First, companies investing heavily in image recognition would be advised to be critical of where they put their money, as well as where they deploy their systems. From a technical standpoint, the sheer amount of possible ways stickers can be placed (and actually are placed) on traffic signs makes it almost impossible to prepare image recognition systems for the cultural realities in cities like Berlin and Leipzig.
I believe some researchers underestimate the reality of this issue and lean too much on technological solutionism. Alternative solutions (such as digital traffic signs) would perhaps be more strategically wise from a business perspective, though these come with problems of their own.
Second, governments and cultural bodies should think twice on how they welcome image recognition systems.

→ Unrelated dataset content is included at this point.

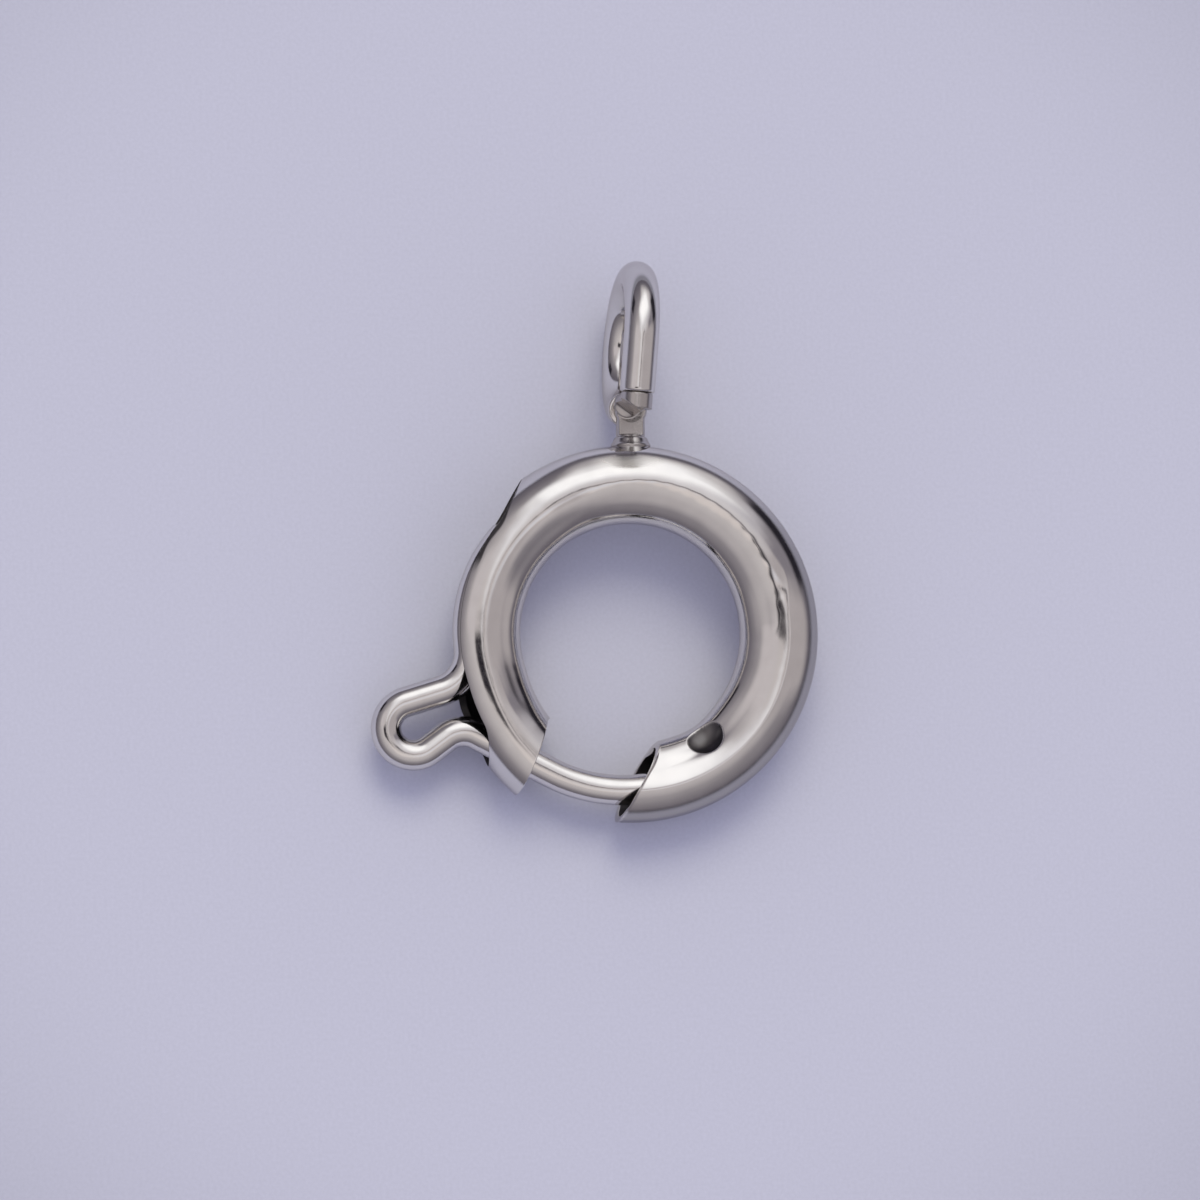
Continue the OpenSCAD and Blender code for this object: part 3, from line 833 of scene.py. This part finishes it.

Talking to people in these cultures, removing or banning the stickers (assuming this would be practically possible) to accommodate the technology would also remove a critical form of expression for residents. Seeing as the messages behind the stickers are often sociopolitical in nature – and understanding these messages ripple forth from the deeply divided histories of these cities – the social consequences of removing and banning them would be unpredictable at best.
Finally, companies developing self-driving cars and governments who welcome self-driving cars into their cities should do their best to understand sticker culture. Seeing stickers simply as an obstacle to their technology might backfire. Removing stickers without further consideration of the culture could cause people to revolt in protest with even more stickers. Seeing the safety issues as well as the branding risks this entails for companies, better solutions should be able to be found by going into dialogue with the culture.